Another red flag for me was this statement: “Sometimes, the participants’ experiences contradicted what the church taught, and the continual attempt to not belittle these experiences and respect them caused the catechists to dance around the teaching.” Of course that is a mistake on the part of the catechists. If they were actually trained at an institute sponsored by the North American Forum on the Catechumenate, they would have learned there that their job is to align the experience of the catechumens with the authentic teaching of the church, not the other way around. However, if David was a “true blue catechumen” with “no religious background whatsoever,” I’m wondering how he would have known the catechists were dancing around church teaching.

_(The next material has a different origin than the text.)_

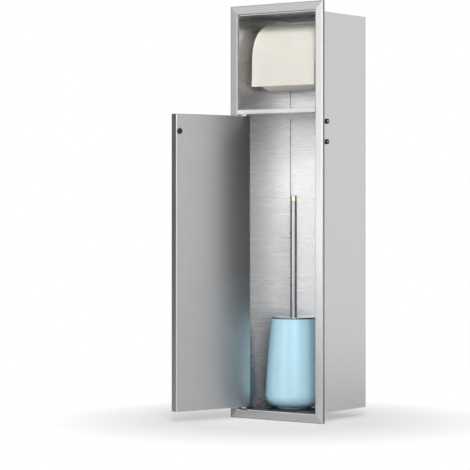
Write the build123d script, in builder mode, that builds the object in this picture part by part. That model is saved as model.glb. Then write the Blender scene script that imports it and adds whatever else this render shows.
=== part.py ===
from build123d import *

import os
from math import cos, radians, sin

os.makedirs("parts", exist_ok=True)

# Recessed toilet roll and brush cabinet of folded stainless sheet.
# Millimetres. X runs to the right, Y into the wall and Z up.
# The wall plane is Y = 0, and Z = 0 is the middle of the lower frame bar.

# Frame and body
frame_width = 178.0
frame_height = 658.0
frame_depth = 5.5
bar_width = 14.5
edge_radius = 2.0
back_hem = 9.5
sheet = 1.2
body_depth = 142.5
body_lap = 2.5
bend_radius = 2.0
niche_height = 150.0
shelf_lip = 8.0
shelf_return = 16.0
shelf_rear_flange = 10.0
shelf_lip_radius = 1.0

# Door, drawn standing open
open_angle = 108.0
door_thickness = 14.0
door_edge_radius = 1.5
door_panel_rim = 3.0
gap_hinge_side = 2.3
gap_free_side = 1.3
gap_above_door = 2.0
gap_below_door = 2.3
pivot_inset = 6.0
pivot_depth = 6.0

# Pivot hinges
hinge_plate_length = 26.0
hinge_plate_width = 11.0
hinge_plate_thickness = 1.5
hinge_plate_margin = 2.0
hinge_plate_corner = 2.7
pin_diameter = 4.0
pin_length = 12.0
pin_hole_clearance = 0.75
bush_wall = 1.5
bush_length = 9.0
block_length = 17.0
block_height = 16.0
block_chamfer = 0.6
running_clearance = 0.1
hinge_screw_inset = 6.0
hinge_screw_head = 5.5
hinge_screw_shank = 3.0
hinge_screw_length = 5.0

# Push latch on the right wall and its striker on the door
latch_height_below_shelf = 29.0
latch_screw_pitch = 32.0
latch_screw_depth = 31.0
latch_screw_head = 8.0
latch_screw_head_height = 4.0
latch_screw_head_radius = 0.5
latch_screw_shank = 4.0
latch_screw_length = 7.0
hex_socket = 3.0
hex_socket_depth = 2.2
latch_plate_height = 46.0
latch_plate_width = 14.0
latch_plate_thickness = 2.5
latch_plate_corner = 3.5
latch_tube_diameter = 9.6
latch_web_width = 6.8
latch_tube_length = 46.0
latch_tube_end = 2.0
plunger_diameter = 5.0
plunger_length = 32.0
plunger_reach = 4.0
plunger_gap = 0.3
magnet_diameter = 3.6
magnet_length = 3.0
latch_spring_diameter = 4.6
latch_spring_wall = 0.7
latch_spring_gap = 0.2
striker_diameter = 9.4
striker_height = 1.2
striker_chamfer = 0.3
striker_edge_distance = 6.2
striker_screw_diameter = 3.5
striker_screw_length = 4.5

# Roll, its sheet and its spindle
roll_diameter = 107.0
roll_gap_left = 14.3
roll_gap_right = 11.9
roll_depth_to_front = 13.0
roll_centre_above_shelf = 85.4
core_inner_diameter = 40.0
core_wall = 1.2
tail_length = 48.5
tail_thickness = 0.4
tail_gap = 0.3
spindle_diameter = 19.0
spindle_inner_diameter = 15.0
spindle_wall = 1.5
spindle_end_diameter = 9.0
spindle_end_chamfer = 1.0
spindle_overlap = 34.0
spindle_split = 12.0
spindle_spring_room = 12.0
spindle_play = 0.3
socket_diameter = 22.0
socket_length = 8.0
socket_floor = 1.5
socket_edge_radius = 0.7
socket_clearance = 0.3
socket_screw_diameter = 3.5
spindle_spring_diameter = 11.0
spindle_spring_wall = 1.0

# Toilet brush and its cup
cup_x = -7.3
cup_depth = 56.0
cup_height = 142.7
cup_rim_radius = 36.5
cup_middle_radius = 42.3
cup_middle_height = 76.0
cup_belly_radius = 46.1
cup_belly_height = 20.0
cup_base_radius = 30.0
foot_radius = 26.2
foot_height = 2.3
foot_recess = 1.0
cup_wall = 3.0
lid_thickness = 2.4
lid_edge_radius = 0.8
handle_diameter = 10.0
handle_top_height = 339.5
cap_height = 8.4
cap_edge_radius = 0.8
collar_diameter = 22.0
collar_length = 12.0
brush_gap = 0.3
brush_head_diameter = 62.0
brush_head_length = 78.0
brush_head_edge_radius = 10.0
handle_in_head = 39.0

# Places worked out from the sizes above
front_y = -frame_depth
opening_width = frame_width - 2 * bar_width
inner_width = opening_width - 2 * sheet
inner_x = inner_width / 2
base_z = -bar_width / 2
top_z = base_z + frame_height
body_bottom_z = base_z + bar_width
body_top_z = top_z - bar_width
floor_z = body_bottom_z + sheet
ceiling_z = body_top_z - sheet
back_y = body_depth - sheet
shelf_top_z = ceiling_z - niche_height
shelf_bottom_z = shelf_top_z - shelf_lip

door_width = inner_width - gap_hinge_side - gap_free_side
door_bottom_z = floor_z + gap_below_door
door_top_z = shelf_bottom_z - gap_above_door
door_height = door_top_z - door_bottom_z
pivot_x = -inner_x + gap_hinge_side + pivot_inset
pivot_y = front_y + pivot_depth

# In the door's own plan, x runs from the pivot to the free edge and y to the inner face.
door_start = -pivot_inset
door_end = door_width - pivot_inset
door_front = -pivot_depth
door_back = door_thickness - pivot_depth
door_x_dir = (cos(radians(open_angle)), -sin(radians(open_angle)), 0)
door_y_dir = (sin(radians(open_angle)), cos(radians(open_angle)), 0)


def door_level(z):
    """The plan plane of the open door at height z, with the pivot as its origin."""
    return Plane(origin=(pivot_x, pivot_y, z), x_dir=door_x_dir, z_dir=(0, 0, 1))


def door_inner_face(x, z, lift=0.0):
    """A plane on the door's inner face, looking out of it, at x along the door and height z."""
    start = door_level(z).from_local_coords((x, door_back + lift, 0))
    return Plane(origin=start, x_dir=(0, 0, 1), z_dir=door_y_dir)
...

From your description, it seems David and David’s parish were relying on the weekly catechetical sessions to educate him in the way of faith. A full catechesis, as envisioned by the RCIA, cannot happen only in the catechetical session, one hour a week. We cannot expect David to experience “Revelation [that] excites and transforms his life” from one or two catechists on Wednesday nights. He needs to be immersed in the full and active life of the parish community. Most importantly and especially, he needs to be immersed in the liturgy. The experience of life in the church will teach him how to live as a Christian. It is very important to learn what the church teaches. It is even more important, however, to learn to live as the church lives.
So the role of experience in catechesis is for the parish community to continually help the catechumens reflect on how their lives are conforming more and more to Christ each day. If the experience of the catechumens is diverging from Christ, the community challenges that and teaches the catechumens how to get back on track. If the experience of the catechumens is becoming more Christ-like, the community affirms that and teaches the catechumens how to go deeper.